Establishing Rigorous and Cost-effective Clinical Trials for Artificial Intelligence Models

Wanling Gao,Yunyou Huang,Dandan Cui,Zhuoming Yu,Wenjing Liu,Xiaoshuang Liang,Jiahui Zhao,Jiyue Xie,Hao Li,Li Ma,Ning Ye,Yumiao Kang,Dingfeng Luo,Peng Pan,Wei Huang,Zhongmou Liu,Jizhong Hu,Gangyuan Zhao,Chongrong Jiang,Fan Huang,Tianyi Wei,Suqin Tang,Bingjie Xia,Zhifei Zhang,Jianfeng Zhan

from arxiv, 23 pages

A profound gap persists between artificial intelligence (AI) and clinical practice in medicine, primarily due to the lack of rigorous and cost-effective evaluation methodologies. State-of-the-art and state-of-the-practice AI model evaluations are limited to laboratory studies on medical datasets or direct clinical trials with no or solely patient-centered controls. Moreover, the crucial role of clinicians in collaborating with AI, pivotal for determining its impact on clinical practice, is often overlooked. For the first time, we emphasize the critical necessity for rigorous and cost-effective evaluation methodologies for AI models in clinical practice, featuring patient/clinician-centered (dual-centered) AI randomized controlled trials (DC-AI RCTs) and virtual clinician-based in-silico trials (VC-MedAI) as an effective proxy for DC-AI RCTs. Leveraging 7500 diagnosis records from two-phase inaugural DC-AI RCTs across 14 medical centers with 125 clinicians, our results demonstrate the necessity of DC-AI RCTs and the effectiveness of VC-MedAI. Notably, VC-MedAI performs comparably to human clinicians, replicating insights and conclusions from prospective DC-AI RCTs. We envision DC-AI RCTs and VC-MedAI as pivotal advancements, presenting innovative and transformative evaluation methodologies for AI models in clinical practice, offering a preclinical-like setting mirroring conventional medicine, and reshaping development paradigms in a cost-effective and fast-iterative manner. Chinese Clinical Trial Registration: ChiCTR2400086816.

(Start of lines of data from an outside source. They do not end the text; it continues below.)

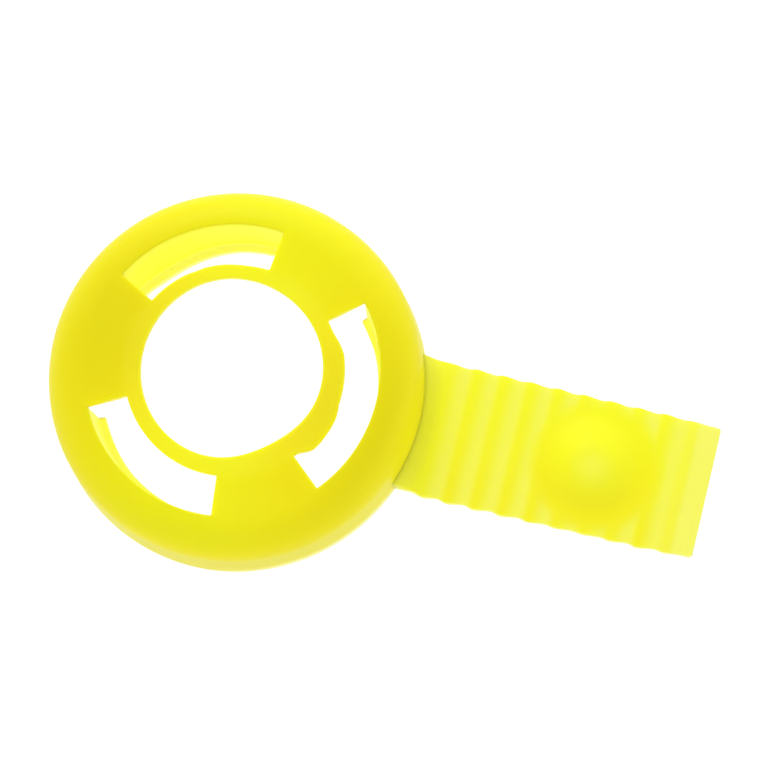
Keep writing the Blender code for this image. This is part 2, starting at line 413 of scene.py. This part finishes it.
hooks = {
    "arm": 1.0,
    "armRows": 9,
    "noseDepth": 0.55,
    "noseTop": 1.6,
    "noseTip": 0.9,
    "foot": 0.3,
    "tuck": 1.0,
    "proud": 0.03,
    "cornerRadius": 0.2,
    "cornerAngles": (30.0, 60.0, 90.0),
    "endGap": 0.3,
    "columnStep": 2.0,
    "edgeRound": (0.12, 2, 40.0),
    "flexTop": 6.9,
    "flexEnd": 3.6,
    "thinnessAndGlow": 0.02,
    # painted light: the lower hook is painted paler where it lies in shade
    "paintedPaleFoot": (0.9, 0.62, 0.86),
    "leans": {
        "front": (0.04, ((0.2, 20.0, 40.0),)),
        "left": (0.5, ((0.6, 100.0, 138.0), (-0.25, 138.0, 152.0))),
        "right": (0.22, ((-0.22, -150.0, -122.0),)),
    },
}


def armInside(spec, rootR, armTop):
    # Rows down the inside of a hook: straight arm, rounded corner, flat catch, nose, sloping lead-in.
    corner = spec["cornerRadius"]
    bend = np.radians(spec["cornerAngles"])
    noseR = rootR - spec["noseDepth"]
    noseTop = spec["noseTop"]
    noseTip = spec["noseTip"]
    foot = spec["foot"]
    radius = np.concatenate((
        np.full(spec["armRows"], rootR),
        rootR - corner * (1.0 - np.cos(bend)),
        (noseR, noseR, noseR),
        ((noseR + rootR) / 2, rootR),
    ))
    height = np.concatenate((
        np.linspace(armTop, noseTop + corner, spec["armRows"]),
        noseTop + corner * (1.0 - np.sin(bend)),
        (noseTop, (noseTop + noseTip) / 2, noseTip),
        ((noseTip + foot) / 2, foot),
    ))
    return radius, height


def buildHook(spec, side, name, node):
    # Inside and outside of the arm as two sheets: rows run down the arm, columns along its arc.
    # The lean is a base plus rises with the angle, and grows evenly from the face down to the foot.
    middle, half = ring["slots"][side]
    leanBase, leanRises = spec["leans"][side]
    underside = faceHeight - ring["wall"]
    rootR = ring["slotOuter"] - spec["proud"]
    insideR, insideZ = armInside(spec, rootR, underside + spec["tuck"])
    rows = insideR.size
    outsideR = np.full(rows, rootR + spec["arm"])
    outsideZ = np.linspace(underside + spec["tuck"], spec["foot"], rows)
    reach = half - spec["endGap"]
    angles = np.linspace(middle - reach, middle + reach, round(2 * reach / spec["columnStep"]) + 1)
    lean = leanBase + sum(amount * smoothStep(start, full, angles) for amount, start, full in leanRises)
    hang = np.clip((underside - insideZ) / underside, 0.0, 1.0)[:, None]
    hangOut = np.clip((underside - outsideZ) / underside, 0.0, 1.0)[:, None]
    # painted light, paler towards the foot
    amount, start, full = spec["paintedPaleFoot"]
    thinAndGlow = spec["thinnessAndGlow"] + amount * smoothStep(start, full, hang)
    inside = onRing(insideR[:, None] - lean * hang, angles, insideZ[:, None], thinAndGlow, 1.0)
    outside = onRing(outsideR[:, None] - lean * hangOut, angles, outsideZ[:, None], thinAndGlow, 1.0)
    kept = np.ones((rows - 1, angles.size - 1), bool)
    piece = makePiece(name, *twoSidedSheet(outside, inside, kept, False), hookPlastic)
    roundEdges(piece, *spec["edgeRound"])
    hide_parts(node)
    turn = math.radians(middle)
    x = (ringX + rootR * math.cos(turn)) * mm
    y = rootR * math.sin(turn) * mm
    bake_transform(piece)


buildHook(hooks, "front", "snapHookFront", "snap_hook_front")
buildHook(hooks, "left", "snapHookLeft", "snap_hook_left")
buildHook(hooks, "right", "snapHookRight", "snap_hook_right")
print("hooks made")


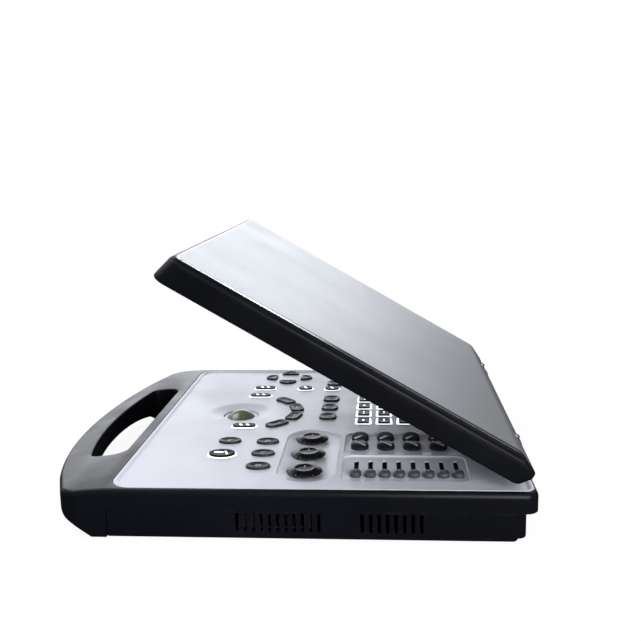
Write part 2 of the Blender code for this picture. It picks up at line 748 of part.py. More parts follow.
def make_control_panel():
    outline = panel_outline()
    panel = prism("control_panel", outline, PANEL_BOTTOM_Z, RIM_Z)
    boolean(panel, prism("lip_cut", grown(outline, -PANEL_LIP), PANEL_TOP_Z, CUT_Z[1], cutter=True))
    bowl_radius = DISH_RADIUS + 2 * MM
    bowl_bottom = PANEL_TOP_Z - DISH_DEPTH - 1 * MM
    bowl = turned(
        "bowl",
        [
            (0, PANEL_TOP_Z - 0.5 * MM),
            (bowl_radius, PANEL_TOP_Z - 0.5 * MM),
            (bowl_radius, PANEL_BOTTOM_Z - 0.4 * MM),
            (RING_RADIUS + 4 * MM, bowl_bottom),
            (0, bowl_bottom),
        ],
        24,
        cutter=True,
        location=(BALL_X, BALL_Y, 0),
    )
    boolean(panel, bowl, "UNION")
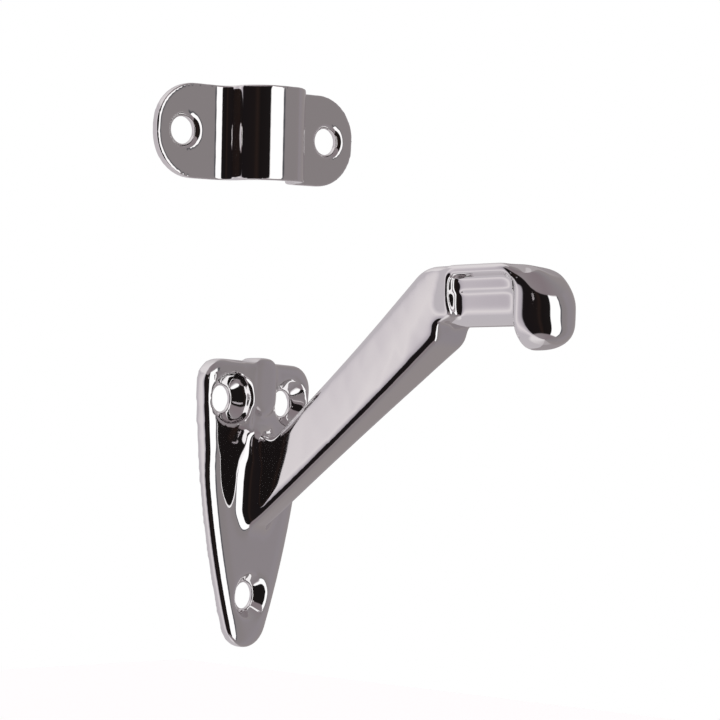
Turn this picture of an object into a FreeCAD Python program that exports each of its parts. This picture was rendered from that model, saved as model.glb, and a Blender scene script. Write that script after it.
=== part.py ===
import FreeCAD, Part
import Sketcher
import math
import os

# Handrail bracket, millimetres. +Z is up and the wall is the plane Y = 0, with the
# bracket standing out from it along -Y. The origin lies on the wall face, midway
# between the two upper wall screws.

sizes = {
    # wall plate
    "plate_half_width": 16.9,
    "plate_top": 8.7,
    "plate_drop": 54.6,
    "plate_corner": 5.4,
    "plate_side_radius": 185.0,
    "plate_tip_radius": 6.3,
    "plate_thick": 3.7,
    "plate_edge_round": 1.8,
    # thicker top of the plate, and the shield between the two upper screws
    "boss_thick": 4.5,
    "slope_end": 20.0,
    "slope_radius": 40.0,
    "crease_round": 20.0,
    "shield_height": 5.9,
    "shield_half_width": 3.7,
    "shield_top": 9.6,
    "shield_drop": 3.4,
    "shield_corner": 2.6,
    "shield_edge_round": 0.9,
    # wall screw holes
    "hole_half_spacing": 9.9,
    "low_hole_drop": 43.2,
    "hole_radius": 2.9,
    "sink_start": 1.95,
    "sink_radius": 5.5,
    # arm
    "arm_half_root": 3.4,
    "arm_half_mid": 3.6,
    "arm_half_end": 5.6,
    "arm_half_top": 8.6,
    "arm_mid_reach": 27.0,
    "arm_upper_reach": 12.6,
    "arm_upper_drop": 6.2,
    "arm_lower_reach": 12.4,
    "arm_lower_drop": 22.4,
    "arm_upper_rise": 39.4,
    "arm_lower_rise": 38.0,
    "arm_edge_round": 1.6,
    "nose_round": 4.0,
    "bend_round": 9.0,
    "root_round": 4.5,
    # how far cutting outlines run past the solid
    "cut_over": 2.0,
    # head
    "head_top": 27.5,
    "head_level_length": 20.0,
    "head_cut_height": 60.0,
    "recess_start": 60.9,
    "recess_length": 15.4,
    "head_half_width": 8.0,
    "saddle_thick": 2.2,
    "saddle_run_out": 4.7,
    "saddle_run_out_half": 4.0,
    "saddle_run_out_fall": 2.2,
    "neck_half_width": 5.4,
    "bar_half_width": 4.5,
    "bar_step_depth": 5.3,
    "bar_depth": 12.2,
    "shoulder_depth": 12.6,
    "shoulder_lead": 13.0,
    "shoulder_root_half": 2.6,
    "shoulder_root_depth": 10.0,
    "lip_depth": 17.1,
    "lip_half_width": 6.8,
    "lip_reach": 6.7,
    "lip_lead": 2.7,
    "lip_under_rise": 0.6,
    "lip_crown_lead": 0.7,
    "lip_corner": 4.0,
    "lip_corner_start": 0.8,
    "lip_tip_corner": 0.8,
    # strap
    "strap_clearance": 0.25,
    "strap_thick": 1.65,
    "strap_half_inside": 4.75,
    "strap_depth": 7.5,
    "strap_crest": 5.36,
    "strap_half_length": 19.1,
    "strap_end_flat": 0.55,
    "strap_bend": 2.1,
    "strap_hole_edge": 5.1,
    "strap_hole_radius": 2.15,
    "strap_sink_depth": 0.7,
    "strap_x": -94.53,
    "strap_reach": 88.52,
    "strap_z": 37.63,
    "strap_yaw": -11.73,
    "strap_pitch": -3.99,
    "strap_roll": 3.31,
}

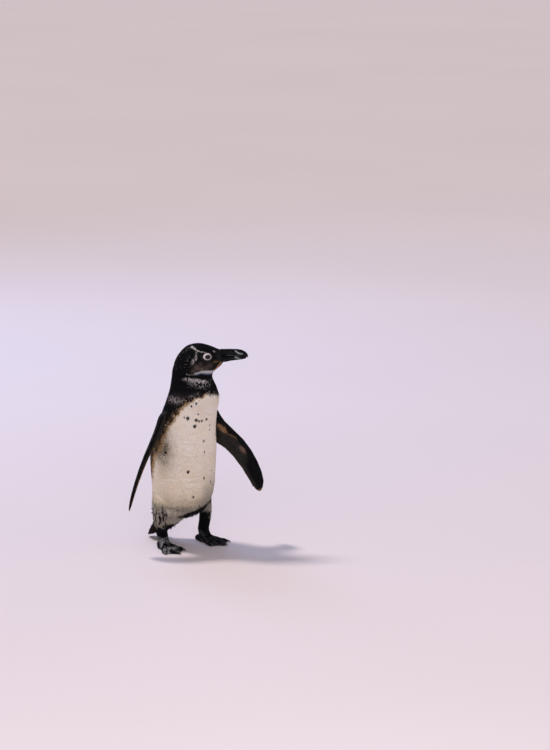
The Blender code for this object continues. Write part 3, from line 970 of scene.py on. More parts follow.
def plumage(points, normals, share):
    # every marking in its place, given how far a point belongs to each part
    colour = bodyMarks(points)
    _, left, up = bodyPlaces(points)
    onHead = smooth(0.342, 0.352, up) * smooth(0.3, 0.7, share["head"] + share["neck"])
    if onHead.any():
        colour = blended(colour, headMarks(points), onHead)
    colour = blended(colour, tailMarks(points), smooth(0.35, 0.65, share["tail"]))
    for side, sign in sides.items():
        here = left * sign > 0
        ragged = 0.006 * noiseAt(points, 0.007, 16)
        onLeg = smooth(0.35, 0.65, share["leg"] * here) * smooth(0.096, 0.082, up + ragged)
        onWing = smooth(0.35, 0.65, share["flipper"] * here)
        if onLeg.any():
            colour = blended(colour, legMarks(points, side), onLeg)
        if onWing.any():
            colour = blended(colour, wingMarks(points, normals, side), onWing)
    return colour


skinColours = plumage(skinPoints, skinNormals, skinShare)
print("markings painted")


def skinFinish():
    paint = Finish("bare hide under the coat", (0.3, 0.27, 0.24), 0.62)
    colour = paint.attribute("plumage", "Color")
    mottle = paint.grain(900.0, 2.0)
    paint.put("Base Color", paint.mix(mottle * 0.35, colour, (0.02, 0.018, 0.018)))
    paint.bumped(paint.grain(2600.0) + paint.cells(700.0), 0.0002, 0.6)
    return paint.material


def withAlpha(colour):
    return np.concatenate([colour, np.ones((len(colour), 1))], 1)


putAttribute(skinMesh, "plumage", withAlpha(skinColours), "FLOAT_COLOR")
showPiece("skin", skinMesh, skinFinish(), fleshNodes)

# the lie, length and stand of the coat at every point of the skin
coatLook = {
    "hemLift": 7.0,  # how much more the feathers stand out along the belly's hem
    "faceLength": 0.50,
    "bareRing": 0.94,
    "turn": 5.0,
    "spread": 0.18,
    "patch": 0.003,  # each feather's share of the map that the colours are kept on
}
billBase = {"ahead": 0.062, "up": 0.4180}


def layOfCoat():
    ahead, out, up = headPlaces(skinPoints)
    forward, left, _ = bodyPlaces(skinPoints)
    fromBill = (
        (ahead - billBase["ahead"])[:, None] * np.array(headAhead)
        + out[:, None] * np.array(headLeft)
        + (up - billBase["up"])[:, None] * np.array(upright)
    )
    onHead = skinShare["head"] * smooth(-0.040, 0.015, ahead)
    onHead *= smooth(0.384, 0.400, up + 0.25 * (ahead + 0.02))
    lie = unit(fromBill) * onHead[:, None] - np.array(upright) * (1 - onHead)[:, None]
    back = smooth(0.02, -0.05, forward) * smooth(0.30, 0.10, up)
    backwards = (0.30 * back + 0.75 * smooth(0.11, 0.075, up)) * skinShare["trunk"]
    lie += np.array((0, 1.0, 0)) * backwards[:, None]
    onTail = skinShare["tail"][:, None]
    lie = lie * (1 - onTail) + np.array((0, 0.80, -0.60)) * onTail
    for side, sign in sides.items():
        along, lead, _ = flipperFrames[side][1]
        wing = (skinShare["flipper"] * (left * sign > 0))[:, None]
        lie = lie * (1 - wing) + (along - 0.22 * lead) * wing
    lie = relaxed(lie, skinEdges, 12)
    lie -= skinNormals * (lie * skinNormals).sum(1)[:, None]
    return unit(lie)


def featherSizes():
    ahead, _, up = headPlaces(skinPoints)
    ring = np.minimum(ringDistance(skinPoints, "left"), ringDistance(skinPoints, "right"))
    small = np.minimum(smooth(0.9, 2.2, ring), smooth(0.062, 0.040, ahead))
    small = coatLook["faceLength"] + (1 - coatLook["faceLength"]) * small
    length = mixedBy(skinShare, "length")
    onHead = smooth(0.3, 0.7, skinShare["head"])
    length *= 1 + (small - 1) * onHead
    length *= 1 + 0.22 * smooth(0.13, 0.09, up) * skinShare["trunk"]
    hem = smooth(0.094, 0.078, up) * np.clip(skinShare["trunk"] + skinShare["leg"], 0, 1)
    lift = mixedBy(skinShare, "lift") + coatLook["hemLift"] * hem
    cover = smooth(coatLook["bareRing"], coatLook["bareRing"] + 0.06, ring)
    return length, length * mixedBy(skinShare, "slimness"), np.radians(lift), cover


skinLie = layOfCoat()
skinFeathers = featherSizes()
shareNames = ("head", "neck", "tail", "leg", "flipper")
skinFaces = [list(face.vertices) for face in skinMesh.polygons]
skinQuads = np.array([face + face[-1:] * (4 - len(face)) for face in skinFaces])


def patchOfSkin(name, wanted, longer=1.0, stand=0.0):
    # the skin's faces whose first corner is wanted, with all the coat needs
    quads = skinQuads[wanted[skinQuads[:, 0]]]
    used, renamed = np.unique(quads, return_inverse=True)
    corners = [list(dict.fromkeys(q)) for q in renamed.reshape(quads.shape).tolist()]
    mesh = bpy.data.meshes.new(name)
    mesh.from_pydata(skinPoints[used].tolist(), [], corners)
    putAttribute(mesh, "lie", skinLie[used], "FLOAT_VECTOR")
    putAttribute(mesh, "outwards", skinNormals[used], "FLOAT_VECTOR")
    long, wide, lift, cover = (values[used] for values in skinFeathers)
    given = {"long": long * longer, "wide": wide, "lift": lift + stand, "cover": cover}
    given.update({label + "Share": skinShare[label][used] for label in shareNames})
    for label, values in given.items():
        putAttribute(mesh, label, values)
    return mesh, used


# one feather: where its rings stand along it, how wide and how high they are
featherShapes = {
    "vane": ((0.24, 0.70, 0.040), (0.70, 1.00, 0.055)),
    "scale": ((0.30, 0.85, 0.050), (0.78, 0.80, 0.060)),
    "plume": ((0.16, 0.50, 0.030), (0.52, 1.00, 0.055), (0.86, 0.62, 0.040)),
}


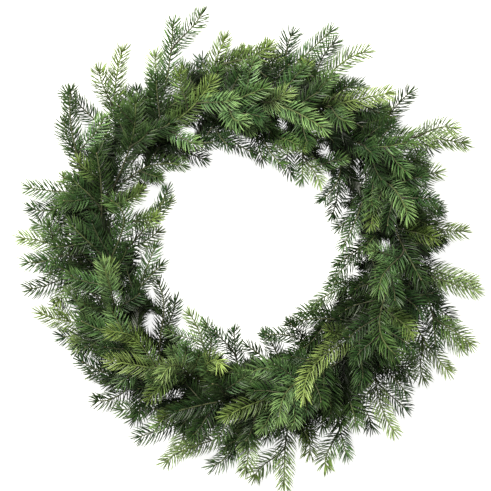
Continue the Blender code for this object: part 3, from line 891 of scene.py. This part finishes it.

翻译：人工智能（AI）与医学临床实践之间仍存在显著差距，这主要源于缺乏严谨且经济有效的评估方法。当前最先进及实践中采用的AI模型评估仅限于对医学数据集的实验室研究，或采用无对照或仅以患者为中心的对照的直接临床试验。此外，临床医生在与AI协作中的关键作用——这对于确定AI对临床实践的影响至关重要——常被忽视。我们首次强调，在临床实践中为AI模型建立严谨且经济有效的评估方法具有至关重要的必要性，提出了以患者/临床医生为中心（双中心）的AI随机对照试验（DC-AI RCTs）以及基于虚拟临床医生的计算机模拟试验（VC-MedAI）作为DC-AI RCTs的有效替代方案。利用来自14个医疗中心、125名临床医生的两阶段首次DC-AI RCTs的7500份诊断记录，我们的结果证明了DC-AI RCTs的必要性以及VC-MedAI的有效性。值得注意的是，VC-MedAI的表现与人类临床医生相当，复现了前瞻性DC-AI RCTs的见解和结论。我们设想DC-AI RCTs和VC-MedAI将成为关键进展，为临床实践中的AI模型提供创新且变革性的评估方法，提供一个模拟传统医学的临床前样环境，并以经济高效和快速迭代的方式重塑开发范式。中国临床试验注册号：ChiCTR2400086816。